What 3 Meters Actually Means
At 585 km altitude, both spacecraft travel at approximately 7.6 km per second—roughly 17,000 mph relative to Earth. Sustaining 3 meters of separation between two independently maneuvering satellites at those velocities demands autonomous or ground-directed GNC systems accurate to centimeter-scale.
Three meters is also well inside what engineers describe as the credible “error budget” for most orbital maneuvering systems. A single uncorrected thruster pulse, a navigation lag, or a GPS ephemeris error could close that gap to zero. At conjunction speeds, even a minor collision between two objects of this mass class would generate hundreds to thousands of debris fragments.
The 585 km shell is not an empty test range. It is densely occupied by Starlink and other commercial broadband satellites, hosting thousands of active spacecraft. That makes it one of the highest economic-value altitude bands per orbital degree—with debris decay timelines measured in decades, not months.
A Policy Vacuum
No binding international rules currently govern how close a state actor may approach another nation’s satellite—or a commercial operator’s spacecraft—without prior notification or consent. The Outer Space Treaty of 1967 establishes that space activities must avoid “harmful interference.” It contains no proximity threshold, no notification requirement, and no enforcement mechanism for RPO at the meter scale.
COMSPOC’s analysis of the Kosmos maneuvers, cross-referenced with LeoLabs tracking data, adds to a growing record. Commercial SSA companies are now documenting state-actor RPO in real time—filling a transparency function no intergovernmental body currently performs. The Secure World Foundation and CSIS’s Aerospace Security Project have both called for confidence-building measures (CBMs) around proximity operations. These include advance notification requirements and agreed definitions of unsafe approach behavior in occupied orbital shells. Neither framework is binding, and neither is under active negotiation.
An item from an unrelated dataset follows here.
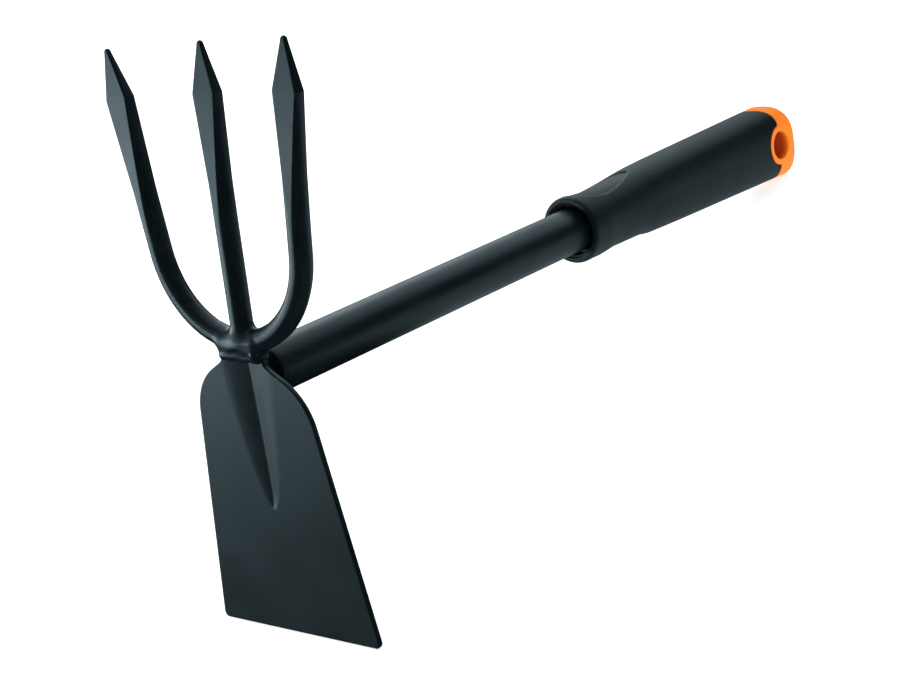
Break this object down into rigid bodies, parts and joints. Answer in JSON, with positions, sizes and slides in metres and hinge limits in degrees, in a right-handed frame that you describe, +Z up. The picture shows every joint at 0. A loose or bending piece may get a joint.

The gap is structural. Commercial operators in the same 585 km band must file conjunction analysis and maneuver coordination with the FCC and coordinate with the U.S. Space Force’s 18th Space Defense Squadron. No equivalent obligation, however, applies to military spacecraft conducting unannounced proximity operations nearby.
Cumulative Risk
The April 28 approach does not occur in isolation. FODNews has tracked a steady accumulation of conjunction risk in commercial LEO shells over the past several months. From Starlink’s nine-conjunction week in March, to ESA’s 2026 environment report projecting escalating collision probability in high-density bands, to TIME’s CRASH Clock analysis—each event has added to the documented risk in the 585 km band. A deliberate proximity operation by unacknowledged military spacecraft adds a variable that passive conjunction-avoidance models are not designed to account for.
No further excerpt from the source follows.